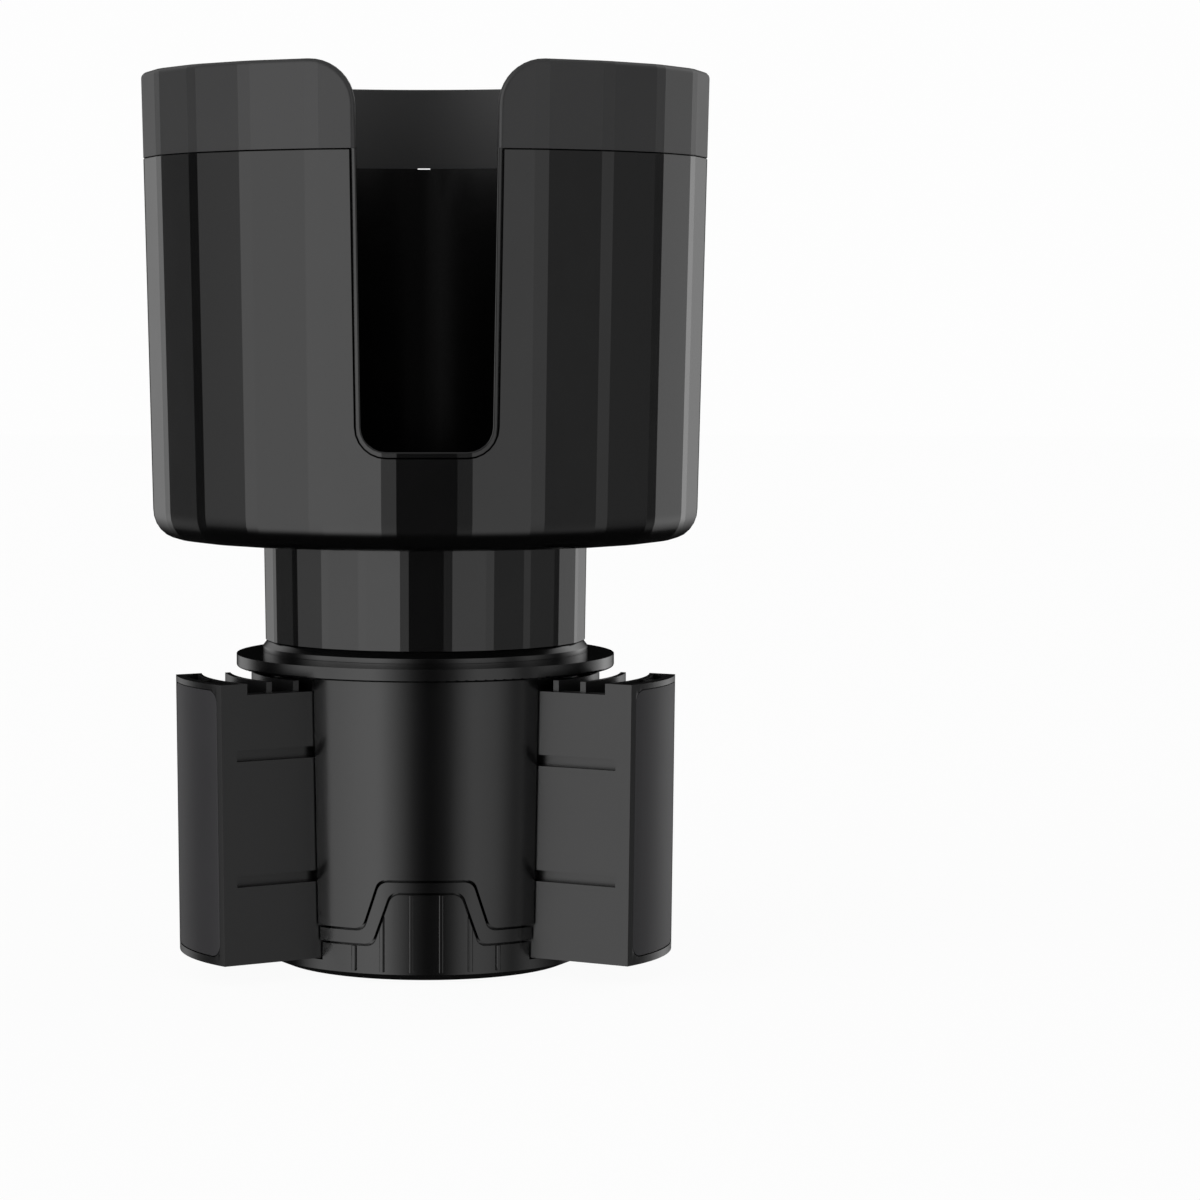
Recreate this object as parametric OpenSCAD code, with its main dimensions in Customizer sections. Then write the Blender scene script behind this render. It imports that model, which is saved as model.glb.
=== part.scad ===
// Cup holder expander for a car, in millimetres, with +Z up.
// The origin is the centre of the underside, on the axis of the cup, and the slot of the cup faces -Y.
// It is drawn with its three wings slid out. Turning the cup by cup_turn draws them in.

/* [Facets] */
// Number of flats around the cup and the neck
facet_count = 24; // [16:1:32]
// Share of each facet that is flat, the rest is the narrow strip at its corner
flat_share = 0.8; // [0.6:0.05:0.9]

/* [Cup] */
// Distance from the axis to a flat at the rim
rim_flat_r = 52.6; // [51:0.1:58]
// How much nearer the axis the flats are just above the rounded bottom edge
cup_narrowing = 2; // [0.5:0.1:5]
// Height of the cup from its underside to the rim
cup_h = 86.1; // [80:0.1:110]
// Height of the rounded bottom edge
cup_edge_h = 5.5; // [3:0.1:8]
// Width of the rounded bottom edge
cup_edge_w = 4.7; // [3:0.1:7]
// Thickness of the cup's wall behind its flats
cup_wall = 2.6; // [2:0.1:3.4]
// Thickness of the cup's floor
cup_floor_t = 2.6; // [2:0.1:4]
// Radius between the wall and the floor inside the cup
cup_corner_r = 3; // [1:0.1:5]

/* [Slot] */
// Clear width of the slot where it meets the soft band
slot_top_w = 24.6; // [18:0.1:30]
// Clear width of the slot at its lower end
slot_low_w = 22.9; // [16:0.1:28]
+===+
● WHAT THE TASK REQUIRES
Beginning at the top of the data, please return every line until and including the line containing "flat_share = 0.8; // [0.6:0.05:0.9]", copied exactly, and nothing past it.

● ANSWER FOR THIS EXERCISE
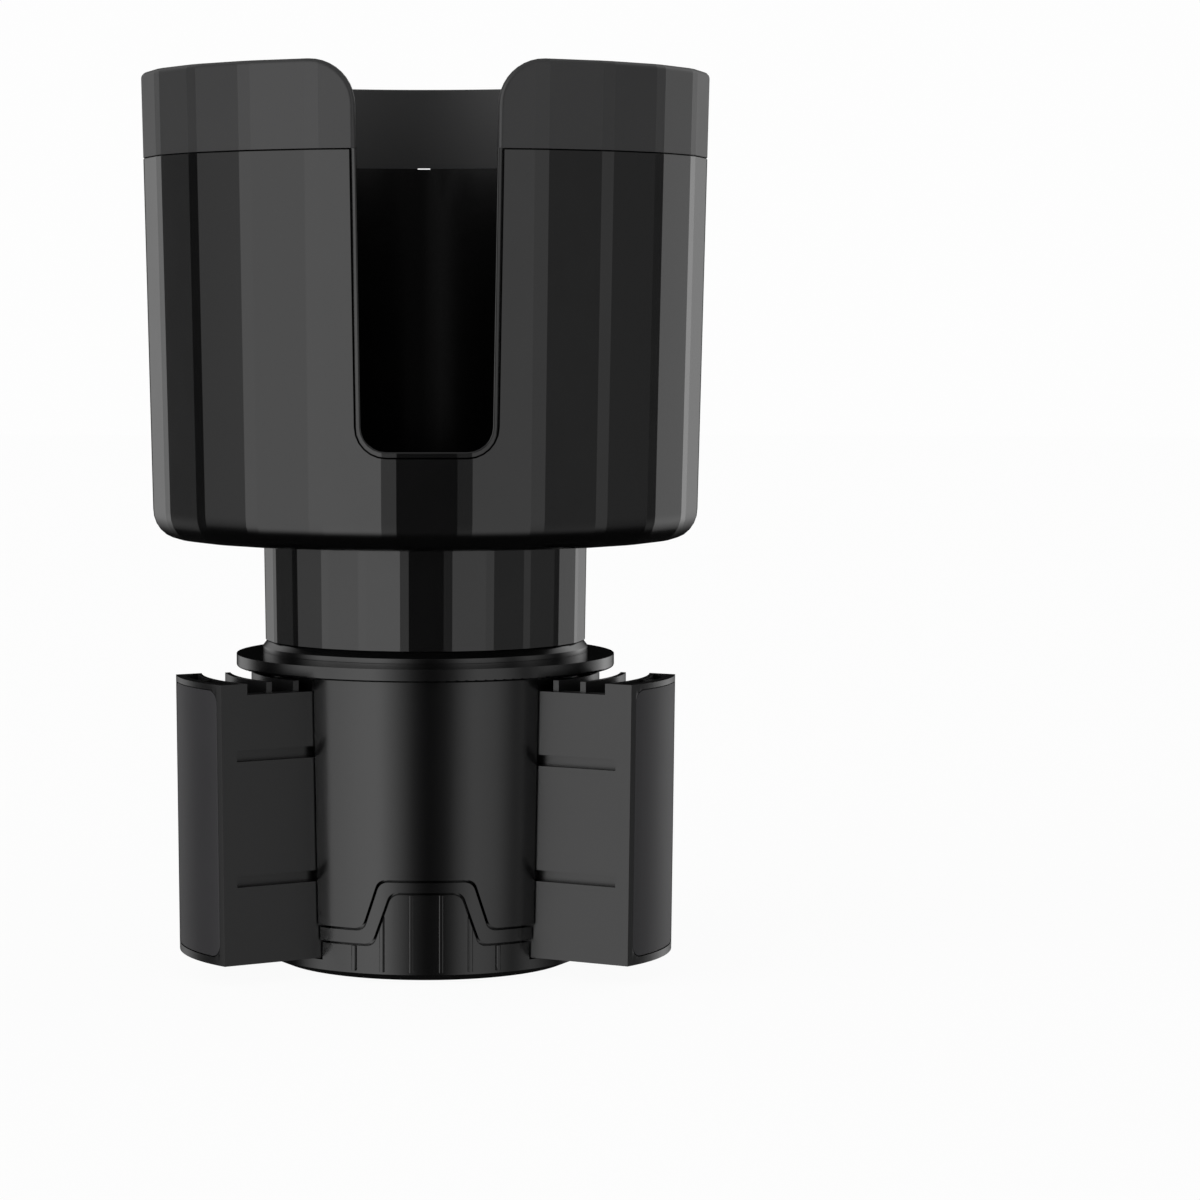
Recreate this object as parametric OpenSCAD code, with its main dimensions in Customizer sections. Then write the Blender scene script behind this render. It imports that model, which is saved as model.glb.
=== part.scad ===
// Cup holder expander for a car, in millimetres, with +Z up.
// The origin is the centre of the underside, on the axis of the cup, and the slot of the cup faces -Y.
// It is drawn with its three wings slid out. Turning the cup by cup_turn draws them in.

/* [Facets] */
// Number of flats around the cup and the neck
facet_count = 24; // [16:1:32]
// Share of each facet that is flat, the rest is the narrow strip at its corner
flat_share = 0.8; // [0.6:0.05:0.9]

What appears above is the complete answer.